Supplied information =>
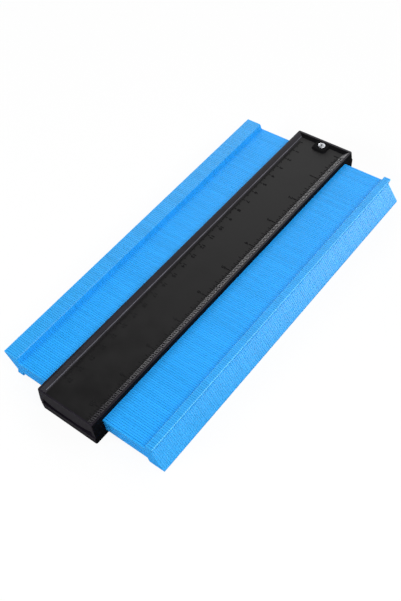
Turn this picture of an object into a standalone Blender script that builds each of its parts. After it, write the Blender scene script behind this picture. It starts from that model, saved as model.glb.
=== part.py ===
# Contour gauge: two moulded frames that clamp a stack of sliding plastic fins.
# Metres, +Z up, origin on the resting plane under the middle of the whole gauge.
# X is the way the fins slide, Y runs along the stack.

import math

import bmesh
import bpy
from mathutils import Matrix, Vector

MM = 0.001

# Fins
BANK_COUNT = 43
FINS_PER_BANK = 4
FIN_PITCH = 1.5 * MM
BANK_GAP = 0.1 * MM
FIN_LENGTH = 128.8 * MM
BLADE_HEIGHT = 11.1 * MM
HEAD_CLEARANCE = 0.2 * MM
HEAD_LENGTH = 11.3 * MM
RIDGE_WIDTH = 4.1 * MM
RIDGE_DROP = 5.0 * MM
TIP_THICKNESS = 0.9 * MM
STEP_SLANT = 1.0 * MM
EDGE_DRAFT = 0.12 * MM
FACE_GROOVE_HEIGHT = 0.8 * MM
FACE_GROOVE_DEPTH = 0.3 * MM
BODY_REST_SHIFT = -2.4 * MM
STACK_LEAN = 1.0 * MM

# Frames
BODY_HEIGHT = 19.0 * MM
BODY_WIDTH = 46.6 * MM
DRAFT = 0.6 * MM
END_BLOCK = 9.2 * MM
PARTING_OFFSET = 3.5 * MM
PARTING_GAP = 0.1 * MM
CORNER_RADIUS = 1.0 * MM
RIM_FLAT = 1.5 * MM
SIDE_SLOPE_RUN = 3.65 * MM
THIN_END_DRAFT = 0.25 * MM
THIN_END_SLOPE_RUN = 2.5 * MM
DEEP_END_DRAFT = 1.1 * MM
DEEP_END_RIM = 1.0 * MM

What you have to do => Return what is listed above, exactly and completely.

Full answer =>
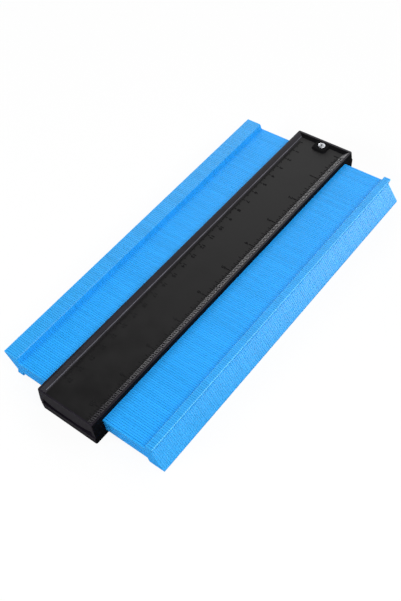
Turn this picture of an object into a standalone Blender script that builds each of its parts. After it, write the Blender scene script behind this picture. It starts from that model, saved as model.glb.
=== part.py ===
# Contour gauge: two moulded frames that clamp a stack of sliding plastic fins.
# Metres, +Z up, origin on the resting plane under the middle of the whole gauge.
# X is the way the fins slide, Y runs along the stack.

import math

import bmesh
import bpy
from mathutils import Matrix, Vector

MM = 0.001

# Fins
BANK_COUNT = 43
FINS_PER_BANK = 4
FIN_PITCH = 1.5 * MM
BANK_GAP = 0.1 * MM
FIN_LENGTH = 128.8 * MM
BLADE_HEIGHT = 11.1 * MM
HEAD_CLEARANCE = 0.2 * MM
HEAD_LENGTH = 11.3 * MM
RIDGE_WIDTH = 4.1 * MM
RIDGE_DROP = 5.0 * MM
TIP_THICKNESS = 0.9 * MM
STEP_SLANT = 1.0 * MM
EDGE_DRAFT = 0.12 * MM
FACE_GROOVE_HEIGHT = 0.8 * MM
FACE_GROOVE_DEPTH = 0.3 * MM
BODY_REST_SHIFT = -2.4 * MM
STACK_LEAN = 1.0 * MM

# Frames
BODY_HEIGHT = 19.0 * MM
BODY_WIDTH = 46.6 * MM
DRAFT = 0.6 * MM
END_BLOCK = 9.2 * MM
PARTING_OFFSET = 3.5 * MM
PARTING_GAP = 0.1 * MM
CORNER_RADIUS = 1.0 * MM
RIM_FLAT = 1.5 * MM
SIDE_SLOPE_RUN = 3.65 * MM
THIN_END_DRAFT = 0.25 * MM
THIN_END_SLOPE_RUN = 2.5 * MM
DEEP_END_DRAFT = 1.1 * MM
DEEP_END_RIM = 1.0 * MM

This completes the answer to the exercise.